Stop Upselling & Start Upserving - Scott Greenberg Motivational Speaker

Stop Upselling & Start Upserving

 

Stop Upselling & Start Upserving

How to Grow Your Business With Better Service Instead of Just Bigger Sales

“Would you like fries with that?”

Whether you eat fast food or not, you’ve heard this question a thousand times. You go somewhere to buy something, and they try to sell you something additional.
Upselling, also known as “suggestive selling,” works. We did it at Edible Arrangements. Adding balloons, extra fruit or an upgraded ceramic container could significantly increase our ticket average. What business doesn’t want that?
The problem is upselling can become predatory. It turns the customer into a mark. It puts the focus on serving ourselves rather than on serving them. That’s shortsighted.

The term “upselling” has been around for a while. In his book, To Sell Is Human, Daniel Pink advises that “Anytime you’re tempted to upsell someone else, stop what you’re doing and upserve instead.” This speaks to the most basic principle of business, that continuously making other people’s lives better is the key to sustained success.

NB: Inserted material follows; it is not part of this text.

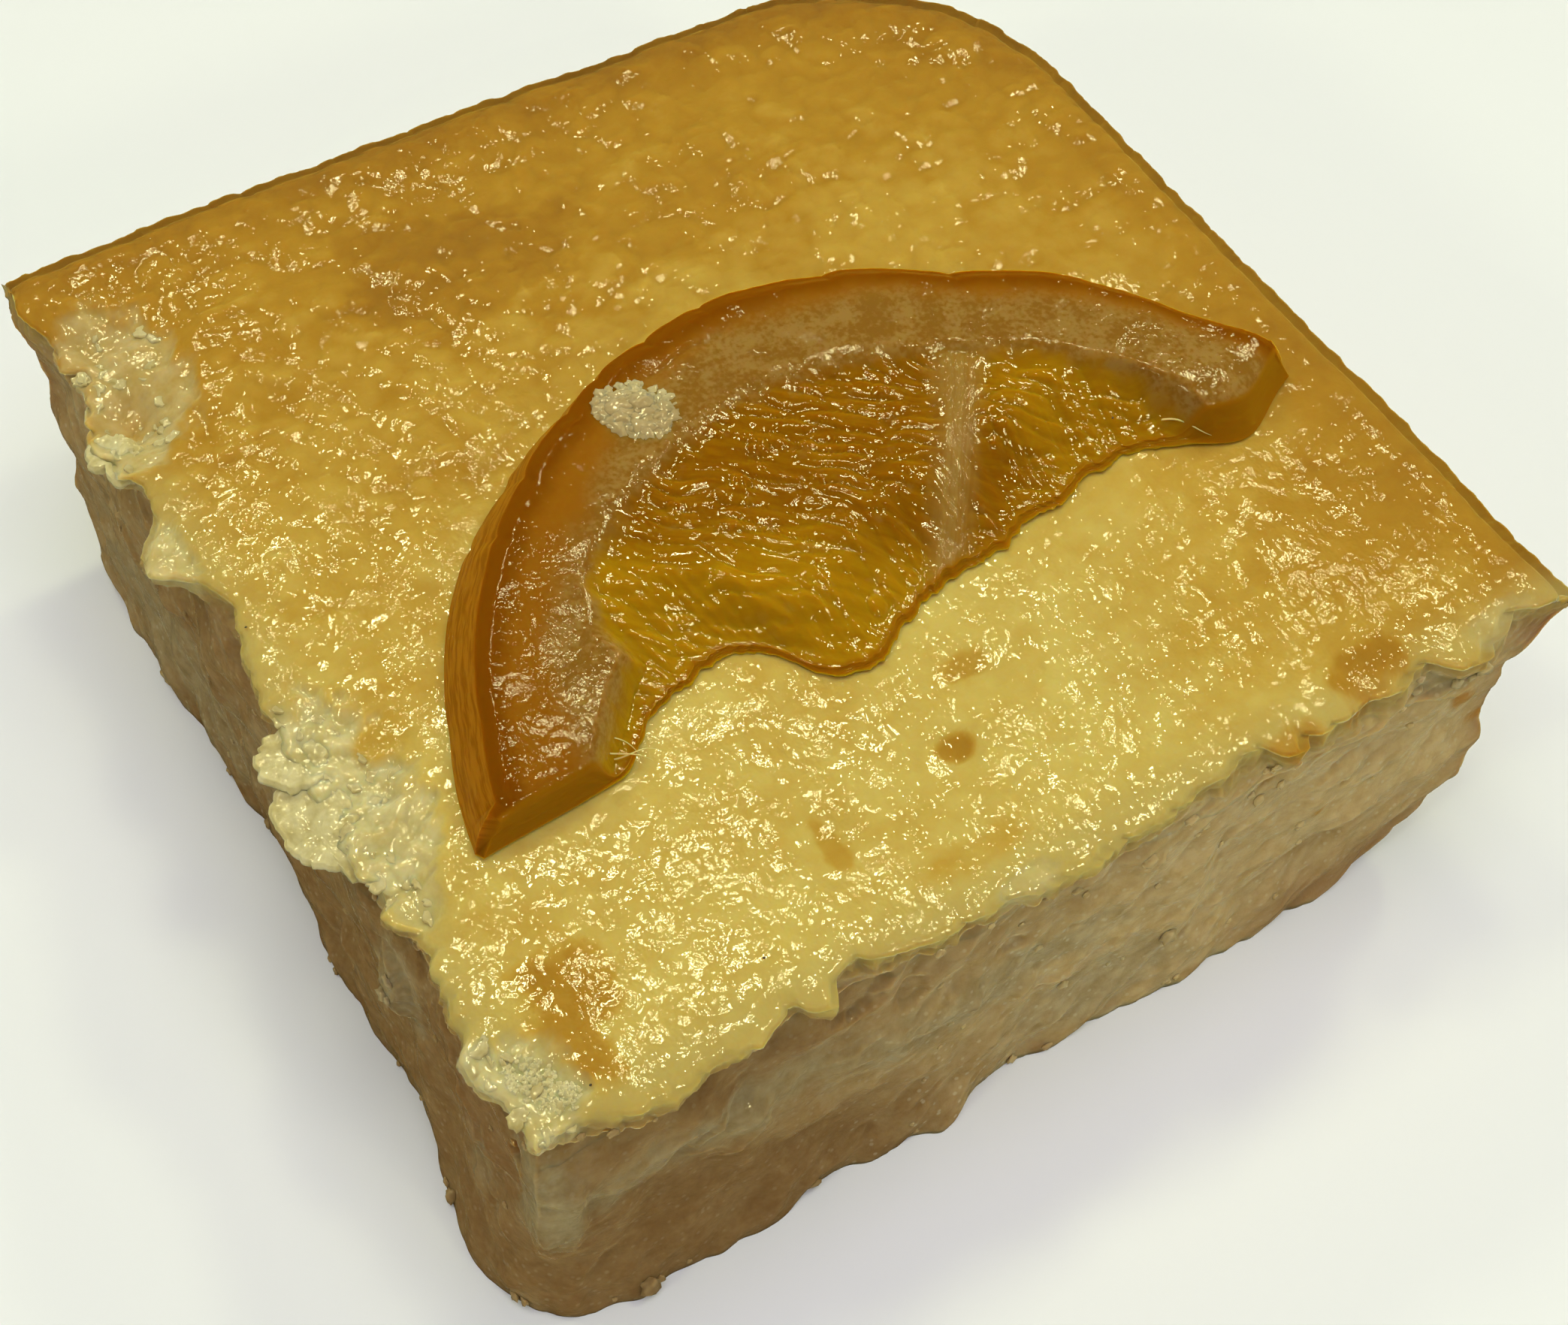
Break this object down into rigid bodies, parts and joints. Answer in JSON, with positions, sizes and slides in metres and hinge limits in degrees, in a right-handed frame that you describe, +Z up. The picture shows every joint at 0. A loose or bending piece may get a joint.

The most important thing in business is how customers feel after the transaction.

That feeling will determine if they come back and what they say about us to others. Every encounter with them is a marketing opportunity. If we try too hard to increase the ticket size, we might scare them away.
“Next level” businesses are customer-centric. They focus less on the sales they get and more on the value they provide. Their mantra: “Make the customer’s life better.” They use their products and services to do this. That means really assessing customers’ needs. They enhance their purchase rather than build it. Instead of asking themselves “How can I get this person to buy more?,” they ask themselves, “How can I use our offerings to blow this person away?” It’s a shift in mindset that puts them on the side of the customer. Not only does this yield more trust and customer satisfaction, it often leads to bigger tickets. And it’ll lead to more tickets as customers come back and tell their friends. It’s also just a nicer way to do business.

So instead of upselling, start upserving.

That means doing the following:

1. Identify what product, service or solution the customer wants.

Not just on what you want to sell. Be present. Ask questions. Listen. Not just for the “thing” they came to you for, but for the feeling they want. Are they seeking indulgence? Value? Peace of mind? If you figure out what this person needs emotionally, you’ll be able to create a more personalized, more meaningful transaction.

2. Consider other ways to meet the customer’s needs that might be better for them.

How can you help them have a nicer meal, a more long-term solution, or make an even deeper impression? Don’t suggest things that make the purchase bigger. Suggest things that make the purchase better.

3. Advocate on their behalf, rather than on behalf of your sales goals.

Act as if you walked into the business with them and you’re there to protect them. Be on their side.You want the customer’s trust. Be trustworthy.

4. Finally, deliver on your promise.

Give them the absolute best of what you offer in a timely, consistent manner. Meet their expectations. Then surpass them. Ensure they leave thinking about what they got rather than what they spent.

This is the way of next level businesses.

It’s how they sustain, how they grow and how they beat the competition. Build your business by what you give rather than by what you take. It’s the best way to ensure long term success.